In many cases I wold prefer to solve task like this by reading the whole dataset in pandas DataFrame and utilise one (or set off) convenient and expressive pandas idioms. Or, by writing more sophisticated SQL statement which allow to solve the end to end task on database side.

As for common best practice for refactoring, I would recommend externalise the magic values like "500" or "%d/%m/%Y" to a constant or method parameter. Give a "flag" more self-spoken name. If case with amount exactly equal to 500 is purposely should lead to flag equal to zero, then it should be better explicitly reflected in comments.

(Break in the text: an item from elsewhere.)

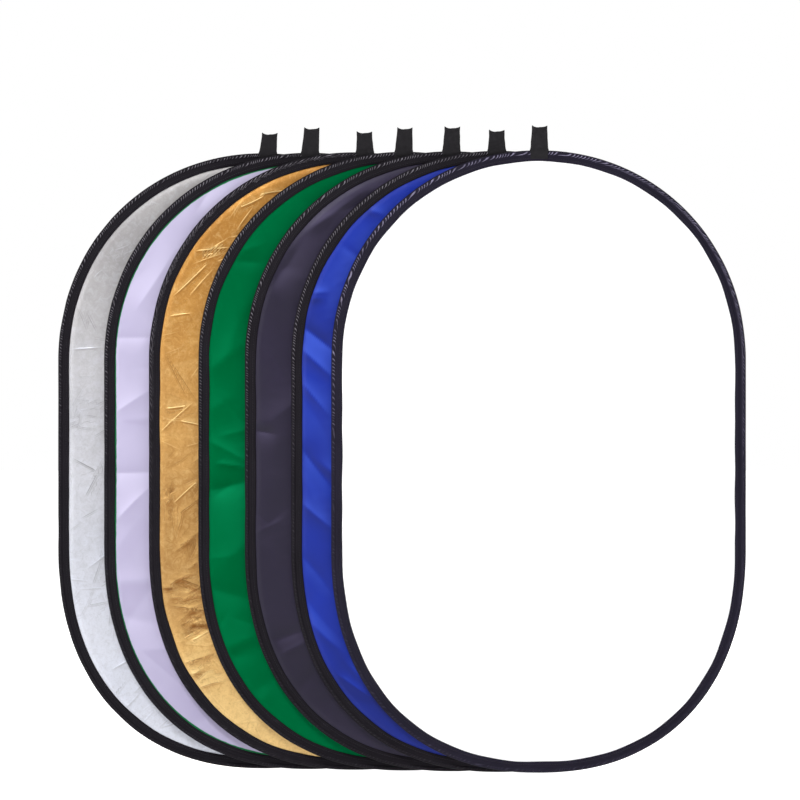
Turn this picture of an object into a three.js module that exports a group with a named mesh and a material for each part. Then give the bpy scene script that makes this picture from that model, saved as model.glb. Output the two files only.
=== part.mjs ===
// A set of seven collapsible reflector panels, fanned out as for display.
// Each panel is an upright oval: a flat spring-steel hoop closed by a crimped ferrule, a folded
// binding tape around it, fabric skins sewn into the binding, and a webbing loop to hang it by.
// Units are millimetres. +X is right, +Y points away from the viewer, +Z is up.
// The origin is the middle of the set, on the floor.
import * as THREE from "three";

// Oval outline: straight sides joined by superelliptic ends. A standing panel sags a little, so its
// bottom end is squarer than its top end. Straights are measured from the middle of the oval.
const PANEL_WIDTH = 600;
const PANEL_HEIGHT = 900;
const TOP_END = { straight: 146, power: 2.05 };
const BOTTOM_END = { straight: 125, power: 2.25 };
const OUTLINE_STEPS = 48; // a multiple of four, so that the top, bottom and sides are flats

// Depth from one panel to the next in the fan.
const PANEL_PITCH = 14;

// Folded binding tape, as a wedge that is thickest over the hoop.
const RIM_WIDTH = 16;
const TAPE = 1;
const RIM_EDGE_HALF = 3.6;
const RIM_BULGE_HALF = 4.2;
const RIM_BULGE_INSET = 3.5;
const RIM_MOUTH_HALF = 2.1;

// Flat spring-steel hoop and the ferrule that closes it.
const HOOP_INSET = 2.2;
const HOOP_THICK = 1;
const HOOP_WIDTH = 4;
const FERRULE_LENGTH = 24;
const FERRULE_WALL = 0.5;
const GAP = 0.3; // running clearance between neighbouring pieces

// Fabric skins.
const SKIN_THICK = 0.5;
const SKIN_INSET = 6;
const SKIN_SPACING = 1; // between the middles of the front and the back skin

// Webbing hang loop and the sewn tails that hold it on the rim.
const WEBBING = 1.2;
const WEBBING_WIDTH = 25;
const TAIL_LENGTH = 13;
const LOOP_RADIUS = 3.6;
const LOOP_PIVOT = 2 * GAP + WEBBING + LOOP_RADIUS; // above the rim's top flat
const LOOP_CURVE_STEPS = 6;

// The panels from front to back: each one's step to the left of the panel before it, how far its
// hang loop is sewn off centre, how high the loop stands, and its front and back fabric.
const PANELS = [
  { name: "diffuser", step: 0, loopShift: 1, loopHeight: 35, front: "diffuser" },
  { name: "blue", step: 58, loopShift: -2, loopHeight: 29.5, front: "blue", back: "green" },
  { name: "black", step: 67.5, loopShift: 0, loopHeight: 35, front: "black", back: "soft_white" },
  { name: "green", step: 68, loopShift: -1, loopHeight: 34.5, front: "green", back: "blue" },
  { name: "gold", step: 72.5, loopShift: 15, loopHeight: 29.5, front: "gold", back: "silver" },
  { name: "soft_white", step: 66, loopShift: 1, loopHeight: 36, front: "soft_white", back: "black" },
  { name: "silver", step: 68, loopShift: 7, loopHeight: 29, front: "silver", back: "gold" },
];

const FINISHES = {
  steel: { color: 0x9a9c9f, roughness: 0.35, metalness: 1 },
  ferrule: { color: 0xb4b2ac, roughness: 0.45, metalness: 1 },
  binding: { color: 0x17151a, roughness: 0.75, metalness: 0 },
  webbing: { color: 0x1c1b1d, roughness: 0.85, metalness: 0 },
  diffuser: { color: 0xfbfbfb, roughness: 0.8, metalness: 0 },
  blue: { color: 0x2743a0, roughness: 0.45, metalness: 0 },
  black: { color: 0x3a3346, roughness: 0.5, metalness: 0 },
  green: { color: 0x006c3e, roughness: 0.6, metalness: 0 },
  gold: { color: 0xd6a256, roughness: 0.35, metalness: 0.8 },
  soft_white: { color: 0xd3cbe8, roughness: 0.55, metalness: 0 },
  silver: { color: 0xc8c7cf, roughness: 0.35, metalness: 0.8 },
};

const HALF_WIDTH = PANEL_WIDTH / 2;
const STEP_ANGLE = (2 * Math.PI) / OUTLINE_STEPS;

// The point of the oval at an angle, moved inwards along the outline's normal.
function outlinePoint(angle, inset) {
  const cos = Math.cos(angle);
  const sin = Math.sin(angle);
  const { straight, power } = sin > 0 ? TOP_END : BOTTOM_END;
  const endHeight = PANEL_HEIGHT / 2 - straight;
  const across = Math.abs(cos) ** (2 / power);
  const up = Math.abs(sin) ** (2 / power);
  const point = new THREE.Vector2(HALF_WIDTH * across, straight + endHeight * up);
  const normal = new THREE.Vector2(
    across ** (power - 1) / HALF_WIDTH,
    up ** (power - 1) / endHeight,
  ).normalize();
  return point.addScaledVector(normal, -inset).multiply({ x: Math.sign(cos), y: Math.sign(sin) });
}

// Heights of the flats at the top and the bottom of the outline, from the middle of the oval.
function topFlat(inset) {
  return outlinePoint(Math.PI / 2 - STEP_ANGLE / 2, inset).y;
}

function bottomFlat(inset) {
  return outlinePoint(-Math.PI / 2 + STEP_ANGLE / 2, inset).y;
}

// A ring along the oval from a closed cross-section, given as [inset, depth] corners.
function ovalRing(section) {
  const corners = [...section, section[0]];
  const profile = corners.map(([inset, depth]) => new THREE.Vector2(HALF_WIDTH - inset, depth));
  const ring = new THREE.LatheGeometry(profile, OUTLINE_STEPS, STEP_ANGLE / 2);
  const place = ring.getAttribute("position");
  for (let i = 0; i < place.count; i++) {
    const x = place.getX(i);
    const z = place.getZ(i);
    const point = outlinePoint(Math.atan2(z, x), HALF_WIDTH - Math.hypot(x, z));
    place.setXYZ(i, point.x, place.getY(i), point.y);
  }
  ring.computeVertexNormals();
  return ring;
}

// A flat oval sheet in the XZ plane, centred on Y = 0.
function ovalSheet(inset, thickness) {
  const points = [];
  for (let i = 0; i < OUTLINE_STEPS; i++) {
    points.push(outlinePoint((i + 0.5) * STEP_ANGLE, inset));
  }
  const sheet = new THREE.ExtrudeGeometry(new THREE.Shape(points), {
    depth: thickness,
    bevelEnabled: false,
  });
  return sheet.translate(0, 0, -thickness / 2).rotateX(Math.PI / 2);
}

// A bar along X, centred on X = 0, from a shape drawn in Y and Z.
function barAlongX(shape, length) {
  const bar = new THREE.ExtrudeGeometry(shape, {
    depth: length,
    bevelEnabled: false,
    curveSegments: LOOP_CURVE_STEPS,
  });
  const turn = new THREE.Matrix4().makeBasis(
    new THREE.Vector3(0, 1, 0),
    new THREE.Vector3(0, 0, 1),
    new THREE.Vector3(1, 0, 0),
  );
  return bar.translate(0, 0, -length / 2).applyMatrix4(turn);
}

function rectangle(halfWidth, low, high) {
  return [
    new THREE.Vector2(-halfWidth, low),
    new THREE.Vector2(halfWidth, low),
    new THREE.Vector2(halfWidth, high),
    new THREE.Vector2(-halfWidth, high),
  ];
}

// An upright slot outline with round ends, its lower round centred on the origin.
function roundEnded(radius, length) {
  const slot = new THREE.Path();
  slot.moveTo(radius, 0);
  slot.lineTo(radius, length);
  slot.absarc(0, length, radius, 0, Math.PI, false);
  slot.lineTo(-radius, 0);
  slot.absarc(0, 0, radius, Math.PI, 2 * Math.PI, false);
  return slot.getPoints(LOOP_CURVE_STEPS);
}

function springHoop() {
  const half = HOOP_WIDTH / 2;
  return ovalRing([
    [HOOP_INSET, -half],
    [HOOP_INSET, half],
    [HOOP_INSET + HOOP_THICK, half],
    [HOOP_INSET + HOOP_THICK, -half],
  ]);
}

// A crimped sleeve around the hoop, on the flat at the bottom of the oval.
function hoopFerrule() {
  const hoopLow = bottomFlat(HOOP_INSET);
  const hoopHigh = bottomFlat(HOOP_INSET + HOOP_THICK);
  const holeHalf = HOOP_WIDTH / 2 + GAP;
  const low = hoopLow - GAP;
  const high = hoopHigh + GAP;
  const sleeve = new THREE.Shape(
    rectangle(holeHalf + FERRULE_WALL, low - FERRULE_WALL, high + FERRULE_WALL),
  );
  sleeve.holes.push(new THREE.Path(rectangle(holeHalf, low, high)));
  return barAlongX(sleeve, FERRULE_LENGTH);
}

// The tape wraps the hoop and stays open along its inner edge, where the skins go in.
function binding() {
  const channelHalf = RIM_BULGE_HALF - TAPE;
  const channelEnd = HOOP_INSET + HOOP_THICK + FERRULE_WALL + 2 * GAP;
  const mouthHalf = RIM_MOUTH_HALF - TAPE;
  return ovalRing([
    [0, -RIM_EDGE_HALF],
    [0, RIM_EDGE_HALF],
    [RIM_BULGE_INSET, RIM_BULGE_HALF],
    [RIM_WIDTH, RIM_MOUTH_HALF],
    [RIM_WIDTH, mouthHalf],
    [channelEnd, channelHalf],
    [TAPE, channelHalf],
    [TAPE, -channelHalf],
    [channelEnd, -channelHalf],
    [RIM_WIDTH, -mouthHalf],
    [RIM_WIDTH, -RIM_MOUTH_HALF],
    [RIM_BULGE_INSET, -RIM_BULGE_HALF],
  ]);
}

// The sewn tails of the webbing: a saddle over the rim, its top at the rim's top flat.
function loopSaddle() {
  const inner = RIM_BULGE_HALF + GAP;
  const outer = inner + WEBBING;
  const shape = new THREE.Shape([
    new THREE.Vector2(-outer, -TAIL_LENGTH),
    new THREE.Vector2(-inner, -TAIL_LENGTH),
    new THREE.Vector2(-inner, GAP),
    new THREE.Vector2(inner, GAP),
    new THREE.Vector2(inner, -TAIL_LENGTH),
    new THREE.Vector2(outer, -TAIL_LENGTH),
    new THREE.Vector2(outer, GAP + WEBBING),
    new THREE.Vector2(-outer, GAP + WEBBING),
  ]);
  return barAlongX(shape, WEBBING_WIDTH);
}

// The standing loop, folded over at the top. It bends at its lower round, which is the origin.
function hangLoop(height) {
  const length = height - LOOP_RADIUS - LOOP_PIVOT;
  const shape = new THREE.Shape(roundEnded(LOOP_RADIUS, length));
  shape.holes.push(new THREE.Path(roundEnded(LOOP_RADIUS - WEBBING, length)));
  return barAlongX(shape, WEBBING_WIDTH);
}

function piece(name, geometry, finish) {
  const mesh = new THREE.Mesh(geometry, new THREE.MeshStandardMaterial(FINISHES[finish]));
  mesh.name = name;
  return mesh;
}

// One skin for the translucent panel, two back to back for a reversible one.
function skins(panel) {
  const sheet = () => ovalSheet(SKIN_INSET, SKIN_THICK);
  if (!panel.back) return [piece(`${panel.name}_skin`, sheet(), panel.front)];
  const front = piece(`${panel.name}_front_skin`, sheet(), panel.front);
  front.position.y = -SKIN_SPACING / 2;
  const back = piece(`${panel.name}_back_skin`, sheet(), panel.back);
  back.position.y = SKIN_SPACING / 2;
  return [front, back];
}

// A whole panel with the middle of its oval at the group's origin.
function reflectorPanel(panel) {
  const group = new THREE.Group();
  group.add(piece(`${panel.name}_spring_hoop`, springHoop(), "steel"));
  group.add(piece(`${panel.name}_hoop_ferrule`, hoopFerrule(), "ferrule"));
  group.add(piece(`${panel.name}_binding`, binding(), "binding"));
  group.add(...skins(panel));

  const saddle = piece(`${panel.name}_loop_saddle`, loopSaddle(), "webbing");
  saddle.position.set(panel.loopShift, 0, topFlat(0));
  const loop = piece(`${panel.name}_hang_loop`, hangLoop(panel.loopHeight), "webbing");
  loop.position.set(panel.loopShift, 0, topFlat(0) + LOOP_PIVOT);
  group.add(saddle, loop);
  return group;
}

// The panels stand on their bottom flats, each a step left of and behind the one before it.
function reflectorFan() {
  const fan = new THREE.Group();
  const width = PANELS.reduce((sum, panel) => sum + panel.step, 0);
  const depth = PANEL_PITCH * (PANELS.length - 1);
  let x = width / 2;
  PANELS.forEach((panel, index) => {
    x -= panel.step;
    const group = reflectorPanel(panel);
    group.position.set(x, PANEL_PITCH * index - depth / 2, -bottomFlat(0));
    fan.add(group);
  });
  return fan;
}

const reflectorSet = reflectorFan();
export default reflectorSet;
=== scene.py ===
"""Looks of a fanned set of seven oval pop-up reflectors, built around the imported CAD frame."""
import math

import bmesh
import bpy
import numpy as np
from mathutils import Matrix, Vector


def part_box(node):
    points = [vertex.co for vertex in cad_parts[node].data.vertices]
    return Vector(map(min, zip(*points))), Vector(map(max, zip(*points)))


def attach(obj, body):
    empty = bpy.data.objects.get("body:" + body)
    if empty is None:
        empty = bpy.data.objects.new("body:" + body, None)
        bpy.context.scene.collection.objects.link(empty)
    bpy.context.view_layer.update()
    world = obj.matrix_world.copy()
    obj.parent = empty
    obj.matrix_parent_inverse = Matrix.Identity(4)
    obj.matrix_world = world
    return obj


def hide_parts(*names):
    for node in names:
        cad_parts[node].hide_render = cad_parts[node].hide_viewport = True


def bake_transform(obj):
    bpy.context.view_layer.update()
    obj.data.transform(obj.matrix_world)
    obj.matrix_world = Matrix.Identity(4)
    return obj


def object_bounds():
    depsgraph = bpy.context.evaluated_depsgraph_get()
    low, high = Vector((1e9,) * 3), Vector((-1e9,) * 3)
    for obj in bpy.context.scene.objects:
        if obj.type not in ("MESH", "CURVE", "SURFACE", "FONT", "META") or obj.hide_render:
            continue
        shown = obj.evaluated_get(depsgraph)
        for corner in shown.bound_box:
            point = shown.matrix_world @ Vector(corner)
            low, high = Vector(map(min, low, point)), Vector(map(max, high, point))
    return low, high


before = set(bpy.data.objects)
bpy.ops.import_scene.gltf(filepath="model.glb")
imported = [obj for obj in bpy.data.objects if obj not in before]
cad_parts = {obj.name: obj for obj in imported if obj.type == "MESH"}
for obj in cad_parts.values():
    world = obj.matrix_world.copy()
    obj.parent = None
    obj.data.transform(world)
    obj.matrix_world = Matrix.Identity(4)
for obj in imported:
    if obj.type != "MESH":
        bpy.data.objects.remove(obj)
cad_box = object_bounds()

MM = 0.001

# The oval that every panel shares. Its width and height come from the CAD binding.
TOP_STRAIGHT, TOP_POWER = 146 * MM, 2.05
BOTTOM_STRAIGHT, BOTTOM_POWER = 125 * MM, 2.25

# Folded binding tape, by distance inwards from the outer edge of the rim. Its cross-section is sampled at the
# given insets in millimetres, on the outside and on the inside of the fold.
RIM_WIDTH = 16 * MM
TAPE_OUTSIDE = (16, 14.2, 11.5, 9.2, 7.8, 6.8, 5.9, 5, 4.1, 3.3, 2.5, 1.7, 0.95, 0.35)
TAPE_INSIDE = (2.0, 4.0, RIM_WIDTH / MM)
TAPE_THICK = 0.8 * MM
BULGE_HALF = 4.1 * MM
BULGE_INSET = 3.6 * MM
FLANGE_INSET = 9 * MM
FLANGE_HALF = 1.9 * MM
RIM_STEP = 1.3 * MM

# The tape's gathers: height of the puckers and of their slow bulk, share of them and of their painted
# highlight left at the bottom, run and wiggle of each stroke across the tape, and how far the tape's inner
# and outer edges wander.
PUCKER_HEIGHT, PUCKER_BULK = 0.6 * MM, 0.3 * MM
PUCKER_AT_BOTTOM = 0.08
STROKE_RUN, STROKE_WIGGLE = 3.4 * MM, 6.2 * MM
INNER_WAVER, OUTER_SWAY = 0.4 * MM, 0.22 * MM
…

In order to avoid code duplication (flag=1) it is better to combine the if statements, like this:

if amount > 500 and percent_diff < int(flag_higher_amount) or \
   amount < 500 and percent_diff < int(flag_lower_amount):
    flag=1

You also can create a function with self-spoken name, and move whole condition inside such a function:

if is_percent_inside_amount_bounds(
     percent_diff, amount, flag_lower_amount, flag_higher_amount):
    flag = 1

or just

flag = is_percent_inside_amount_bounds(
     percent_diff, amount, flag_lower_amount, flag_higher_amount)

In case of amount equal exactly 500 could be interpreted like amount<=500 the condition could be transformed to more laconic:

flag = percent_diff < int(
    flag_lower_amount if amount>500 else flag_higher_amount)

but I would not recommend to use ternary operator in production code in cases like this, because it usually reduce readability.